#### Information shown:
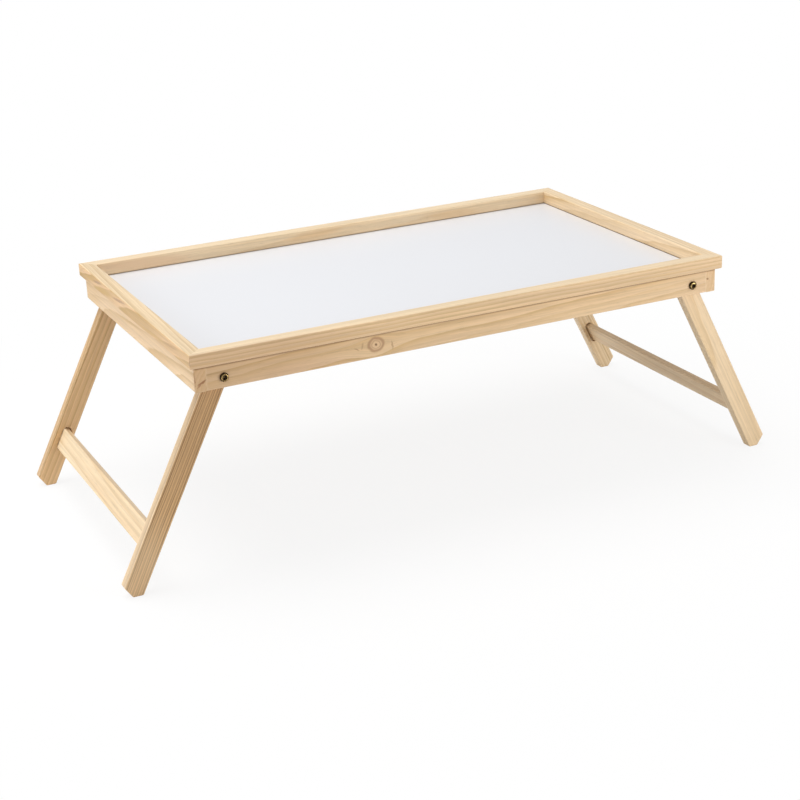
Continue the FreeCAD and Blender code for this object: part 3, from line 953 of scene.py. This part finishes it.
RECESS_OVERSHOOT = 0.001        # how far the cutter stands out of the crown
RECESS_TOP = 1.25               # the cutter's span at its top, as a part of the recess span
RECESS_FLOOR = 0.55             # the same at its floor
ARM_TAPER = 0.3                 # how much of that taper the arms' width takes


def cross_cutter(settings, crown):
    """The shape of the cross recess, which narrows from above the crown to its floor."""
    shape = bmesh.new()
    loops = []
    for y, narrow in ((crown - RECESS_OVERSHOOT, RECESS_TOP), (crown + settings.recess_depth, RECESS_FLOOR)):
        half_span = settings.recess_span / 2 * narrow
        half_width = settings.recess_width / 2 * (1 - ARM_TAPER + ARM_TAPER * narrow)
        loops.append([shape.verts.new((x, y, z)) for x, z in cross_outline(half_span, half_width)])
    upper, lower = loops
    shape.faces.new(upper)
    shape.faces.new(lower)
    for number in range(len(upper)):
        after = (number + 1) % len(upper)
        shape.faces.new((upper[number], upper[after], lower[after], lower[number]))
    return mesh_from("recess_cutter", shape)


CROWN_STEPS = 10
CROWN_FLAT = 0.45               # flat middle of the head, as a part of its radius
CROWN_DROP = 0.62               # height of the rounded crown, as a part of the head's height
HEAD_EDGE = 0.00012             # chamfer under the head
TIP_TAPER = 0.0004              # chamfer of the screw's tip


def screw_profile(settings, head_radius, head_height, end):
    """Outline of a pan-head screw from its crown to the end of its thread."""
    points = []
    flat = head_radius * CROWN_FLAT
    for number in range(CROWN_STEPS + 1):
        turn = math.pi / 2 * number / CROWN_STEPS
        radius = flat + (head_radius - flat) * math.sin(turn)
        drop = head_height * CROWN_DROP * (1 - math.cos(turn))
        points.append((-head_height + drop, radius))
    points.append((-HEAD_EDGE, head_radius))
    points.append((0.0, head_radius - HEAD_EDGE))
    points.append((0.0, settings.shank))
    y = end - settings.thread_length
    while y + settings.pitch < end - TIP_TAPER:
        points.append((y, settings.shank))
        points.append((y + settings.pitch / 2, settings.shank - settings.thread_depth))
        y += settings.pitch
    points.append((y, settings.shank))
    points.append((end, settings.shank - TIP_TAPER))
    return points


def ring_profile(radius, bore, thickness, edge):
    """Closed outline of a flat washer with softened edges, from y = 0 inwards."""
    return [
        (0.0, bore), (0.0, radius - edge), (edge, radius), (thickness - edge, radius),
        (thickness, radius - edge), (thickness, bore), (0.0, bore)]


NUT_FACE = 0.96                 # width of the nut's flat face, as a part of its hexagon
NUT_CHAMFER = math.radians(30)  # slope of its chamfered corners
ROLL_CHAMFER = 0.3              # first part of the collar's rolled edge, which is steeper


def nut_profile(settings, half_flats, height, turn):
    """Outline of a lock nut at one turn: a hexagon with chamfered corners, then the round collar."""
    sixth = math.pi / 3
    corner = half_flats / math.cos(turn % sixth - sixth / 2)
    face = half_flats * NUT_FACE
    chamfer = (corner - face) * math.tan(NUT_CHAMFER)
    bore = settings.shank + settings.bore_play
    hexagon = height - settings.collar_height
    ring = settings.collar_radius - settings.collar_lip
    roll = settings.collar_lip / 2
    return [
        (0.0, bore), (0.0, face), (chamfer, corner), (hexagon - chamfer, corner), (hexagon, face),
        (hexagon, settings.collar_radius), (height - roll, settings.collar_radius),
        (height - ROLL_CHAMFER * roll, settings.collar_radius - ROLL_CHAMFER * roll),
        (height, settings.collar_radius - roll), (height, ring), (height - roll / 2, ring),
        (height - roll / 2, bore), (0.0, bore)]


SHARP = math.radians(32.0)      # faces that meet at more than this keep a sharp edge


def shade_by_angle(made):
    """Smooth shading with sharp edges kept."""
    shape = bmesh.new()
    shape.from_mesh(made.data)
    for edge in shape.edges:
        edge.smooth = len(edge.link_faces) == 2 and edge.calc_face_angle(0.0) < SHARP
    for face in shape.faces:
        face.smooth = True
    shape.to_mesh(made.data)
    shape.free()


# ---- Operators ----

class BEDTRAY_OT_rim(bpy.types.Operator):
    """Finish the four strips of the raised rim"""
    bl_idname = "bed_tray.rim"
    bl_label = "Rim strips"

    def execute(self, context):
        dress_boards(context, "rim_")
        return {"FINISHED"}


class BEDTRAY_OT_apron(bpy.types.Operator):
    """Finish the four apron boards below the rim"""
    bl_idname = "bed_tray.apron"
    bl_label = "Apron boards"

    def execute(self, context):
        dress_boards(context, "apron_")
        return {"FINISHED"}


class BEDTRAY_OT_legs(bpy.types.Operator):
    """Finish the four legs"""
    bl_idname = "bed_tray.legs"
    bl_label = "Legs"

    def execute(self, context):
        dress_boards(context, "leg_")
        return {"FINISHED"}


class BEDTRAY_OT_stretchers(bpy.types.Operator):
    """Finish the two stretchers between the legs"""
    bl_idname = "bed_tray.stretchers"
    bl_label = "Stretchers"

    def execute(self, context):
        dress_boards(context, "stretcher_")
        return {"FINISHED"}


class BEDTRAY_OT_panel(bpy.types.Operator):
    """Make the laminated board that things stand on"""
    bl_idname = "bed_tray.panel"
    bl_label = "Panel"

    def execute(self, context):
        settings = context.scene.bed_tray_panel
        low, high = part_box("tray_panel")
        panel = mesh_object("laminated_panel", box_mesh("laminated_panel", low, high))
        bevelled(panel, settings.edge)
        plain_mesh(panel)
        panel.data.materials.append(laminate_material(settings))
        panel.data.materials.append(fibreboard_material(settings))
        skin_bottom = high[2] - settings.skin
        for face in panel.data.polygons:
            on_top = face.center.z > skin_bottom
            face.material_index = 0 if on_top else 1
        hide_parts("tray_panel")
        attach(panel, "tray")
        return {"FINISHED"}


class BEDTRAY_OT_screws(bpy.types.Operator):
    """Make the four pivot screws"""
    bl_idname = "bed_tray.screws"
    bl_label = "Pivot screws"

    def execute(self, context):
        settings = context.scene.bed_tray_hardware
        low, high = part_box("pivot_screws")
        head_radius = (high[2] - low[2]) / 2
        head_height = high[1] - APRON_FACE
        end = APRON_FACE - reach_of("pivot_screws")[0]
        profile = screw_profile(settings, head_radius, head_height, end)
        screw = mesh_object("pivot_screw_heads", turned_mesh("pivot_screw", lambda turn: profile))
        cutter = mesh_object("recess_cutter", cross_cutter(settings, -head_height))
        cut = screw.modifiers.new("cross_recess", "BOOLEAN")
        cut.object = cutter
        cut.solver = "EXACT"
        plain_mesh(screw)
        bpy.data.objects.remove(cutter)
        repeat_at_corners(
            screw, APRON_FACE, brass_material(settings), turn=math.pi, seed=settings.seed)
        shade_by_angle(screw)
        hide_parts("pivot_screws")
        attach(screw, "tray")
        return {"FINISHED"}


class BEDTRAY_OT_washers(bpy.types.Operator):
    """Make the washers on both sides of each leg"""
    bl_idname = "bed_tray.washers"
    bl_label = "Washers"

    def execute(self, context):
        settings = context.scene.bed_tray_hardware
        zinc = zinc_material(settings)
        for node in ("spacer_washers", "inner_washers"):
            low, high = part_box(node)
            near, far = reach_of(node)
            profile = ring_profile(
                (high[2] - low[2]) / 2, settings.shank + settings.bore_play, far - near,
                settings.washer_edge)
            washer = mesh_object(node + "_piece", turned_mesh(node, lambda turn: profile))
            repeat_at_corners(washer, far, zinc)
            shade_by_angle(washer)
            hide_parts(node)
            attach(washer, "tray")
        return {"FINISHED"}


class BEDTRAY_OT_nuts(bpy.types.Operator):
    """Make the lock nuts on the screws' ends"""
    bl_idname = "bed_tray.nuts"
    bl_label = "Lock nuts"

    def execute(self, context):
        settings = context.scene.bed_tray_hardware
        low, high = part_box("pivot_nuts")
        near, far = reach_of("pivot_nuts")
        half_flats = min((high[2] - low[2]) / 2, high[0] - RIGHT_PIVOT.x)
        nut = mesh_object("lock_nuts", turned_mesh(
            "lock_nut", lambda turn: nut_profile(settings, half_flats, far - near, turn), sides=72))
        repeat_at_corners(nut, far, lock_nut_material(settings))
        shade_by_angle(nut)
        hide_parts("pivot_nuts")
        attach(nut, "tray")
        return {"FINISHED"}


class BEDTRAY_OT_dowels(bpy.types.Operator):
    """Finish the hidden corner dowels"""
    bl_idname = "bed_tray.dowels"
    bl_label = "Corner dowels"

    def execute(self, context):
        dress("corner_dowels", beech_material(context.scene.bed_tray_hardware))
        return {"FINISHED"}


def floor_material(stage):
    """White paper floor: it keeps the shadow, fades into the white, and is clear from below."""
    material, g, shader = new_material("white_floor")
    g.feed(shader.inputs["Base Color"], stage.floor)
    shader.inputs["Roughness"].default_value = 0.9
    shader.inputs["Specular IOR Level"].default_value = 0.0
    path = g.add("ShaderNodeLightPath")
    white = g.add("ShaderNodeEmission", {"Color": (1, 1, 1, 1), "Strength": 1.0})
    distance = g.vector("LENGTH", g.place())
    shown = g.step(distance, stage.fade_start, stage.fade_end, stage.floor_shadow, 0.0)
    whitened = g.times(path.outputs["Is Camera Ray"], g.minus(1.0, shown))
    blend = g.add("ShaderNodeMixShader", {0: whitened, 1: shader.outputs[0], 2: white.outputs[0]})
    behind = g.add("ShaderNodeNewGeometry").outputs["Backfacing"]
    below = g.times(path.outputs["Is Camera Ray"], behind)
    clear = g.add("ShaderNodeBsdfTransparent")
    seen = g.add("ShaderNodeMixShader", {0: below, 1: blend.outputs[0], 2: clear.outputs[0]})
    output = g.tree.nodes["Material Output"]
    g.tree.links.new(seen.outputs[0], output.inputs["Surface"])
    return material


# Where each lamp stands, where it aims and how wide it is; StageSettings holds its power.
Lamp = namedtuple("Lamp", "name place aim width")
LAMPS = (
    Lamp("key", place=(-0.35, 0.25, 1.7), aim=(0, 0, 0.15), width=1.4),
    Lamp("side", place=(-1.8, 0.2, 0.55), aim=(0, 0, 0.12), width=0.9),
    Lamp("front", place=(0.85, -1.1, 0.32), aim=(0.1, 0, 0.12), width=0.7),
)


def area_lamp(lamp, watts):
    """A round lamp that the camera doesn't see."""
    data = bpy.data.lights.new(lamp.name + "_lamp", "AREA")
    data.shape = "DISK"
    data.size = lamp.width
    data.energy = watts
    made = bpy.data.objects.new(lamp.name + "_lamp", data)
    made.location = lamp.place
    aim = Vector(lamp.aim) - Vector(lamp.place)
    made.rotation_euler = aim.to_track_quat("-Z", "Y").to_euler()
    made.visible_camera = False
    bpy.context.scene.collection.objects.link(made)


def studio_sky(stage):
    """Even light from all round, and plain white where the camera or a view through glass sees it."""
    world = bpy.data.worlds.new("studio_sky")
    world.use_nodes = True
    tree = world.node_tree
    tree.nodes.clear()
    g = Graph(tree)
    path = g.add("ShaderNodeLightPath")
    seen = g.math("MAXIMUM", path.outputs["Is Camera Ray"], path.outputs["Is Transmission Ray"])
    strength = g.plus(stage.sky, g.times(seen, 1.0 - stage.sky))
    background = g.add("ShaderNodeBackground", {"Color": (1, 1, 1, 1), "Strength": strength})
    output = g.add("ShaderNodeOutputWorld")
    tree.links.new(background.outputs[0], output.inputs["Surface"])
    bpy.context.scene.world = world


SENSOR_WIDTH = 36.0
FAR_CLIP = 100.0


def photograph_camera(stage):
    """The camera at the photograph's place and angle."""
    data = bpy.data.cameras.new("camera")
    data.lens = stage.lens
    data.sensor_width = SENSOR_WIDTH
    data.clip_end = FAR_CLIP
    camera = bpy.data.objects.new("camera", data)
    level = math.cos(stage.elevation)
    back = Vector((
        math.sin(stage.azimuth) * level, -math.cos(stage.azimuth) * level, math.sin(stage.elevation)))
    right = (-back).cross(Vector((0, 0, 1))).normalized()
    up = right.cross(-back)
    turned_right = math.cos(stage.roll) * right + math.sin(stage.roll) * up
    turned_up = math.cos(stage.roll) * up - math.sin(stage.roll) * right
    camera.rotation_euler = Matrix((turned_right, turned_up, back)).transposed().to_euler()
    camera.location = Vector(stage.look_at) + back * stage.distance
    bpy.context.scene.collection.objects.link(camera)
    bpy.context.scene.camera = camera


class BEDTRAY_OT_stage(bpy.types.Operator):
    """Make the floor, the lamps and the camera"""
    bl_idname = "bed_tray.stage"
    bl_label = "Stage"

    def execute(self, context):
        stage = context.scene.bed_tray_stage
        half = stage.floor_size / 2
        mesh = bpy.data.meshes.new("floor")
        mesh.from_pydata(
            [(-half, -half, 0), (half, -half, 0), (half, half, 0), (-half, half, 0)], [], [(0, 1, 2, 3)])
        floor = mesh_object("floor", mesh)
        floor.data.materials.append(floor_material(stage))
        for lamp in LAMPS:
            area_lamp(lamp, getattr(stage, lamp.name))
        studio_sky(stage)
        photograph_camera(stage)
        context.scene.view_settings.view_transform = "Standard"
        return {"FINISHED"}


OPERATORS = (
    BEDTRAY_OT_stage,
    BEDTRAY_OT_rim,
    BEDTRAY_OT_apron,
    BEDTRAY_OT_panel,
    BEDTRAY_OT_legs,
    BEDTRAY_OT_stretchers,
    BEDTRAY_OT_screws,
    BEDTRAY_OT_washers,
    BEDTRAY_OT_nuts,
    BEDTRAY_OT_dowels,
)


class BEDTRAY_PT_panel(bpy.types.Panel):
    """Lists the steps that build the tray's looks"""
    bl_label = "Bed Tray"
    bl_idname = "BEDTRAY_PT_panel"
    bl_space_type = "VIEW_3D"
    bl_region_type = "UI"
    bl_category = "Bed Tray"

    def draw(self, context):
        for operator in OPERATORS:
            self.layout.operator(operator.bl_idname)
        for name, group in SETTINGS.items():
            box = self.layout.box()
            for field in group.__annotations__:
                box.prop(getattr(context.scene, name), field)


CLASSES = (*SETTINGS.values(), *OPERATORS, BEDTRAY_PT_panel)


def register():
    for each in CLASSES:
        bpy.utils.register_class(each)
    for name, group in SETTINGS.items():
        setattr(bpy.types.Scene, name, PointerProperty(type=group))


def unregister():
    for name in SETTINGS:
        delattr(bpy.types.Scene, name)
    for each in reversed(CLASSES):
        bpy.utils.unregister_class(each)


def main():
    register()
    for operator in OPERATORS:
        group, name = operator.bl_idname.split(".")
        getattr(getattr(bpy.ops, group), name)()


if __name__ == "__main__":
    main()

#### Set exercise:
Return only the lines from the beginning of the material up to and including the line with "ARM_TAPER = 0.3", exactly as written.

#### Written reply:
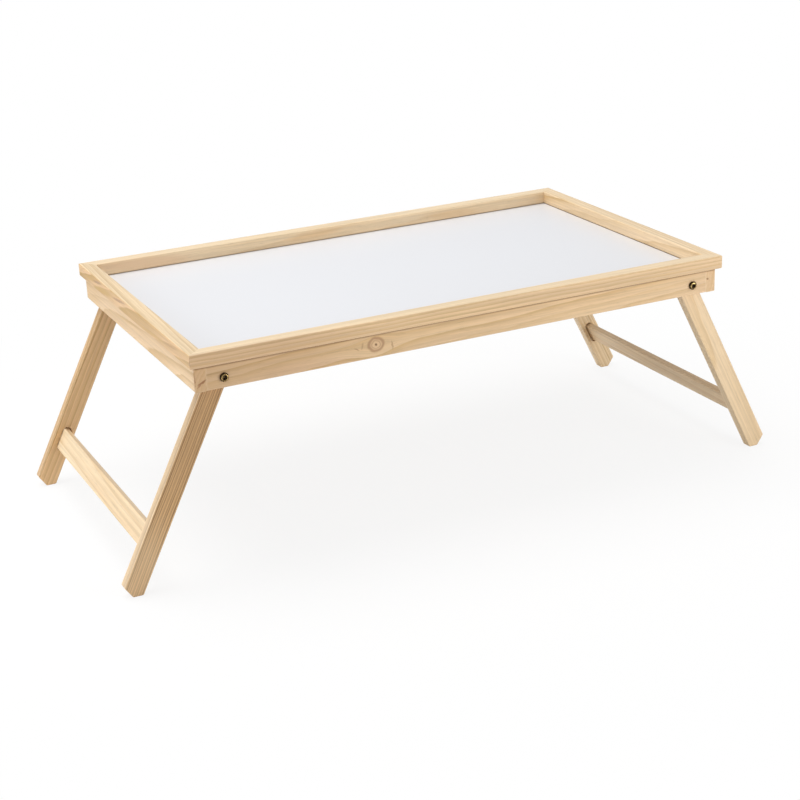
Continue the FreeCAD and Blender code for this object: part 3, from line 953 of scene.py. This part finishes it.
RECESS_OVERSHOOT = 0.001        # how far the cutter stands out of the crown
RECESS_TOP = 1.25               # the cutter's span at its top, as a part of the recess span
RECESS_FLOOR = 0.55             # the same at its floor
ARM_TAPER = 0.3                 # how much of that taper the arms' width takes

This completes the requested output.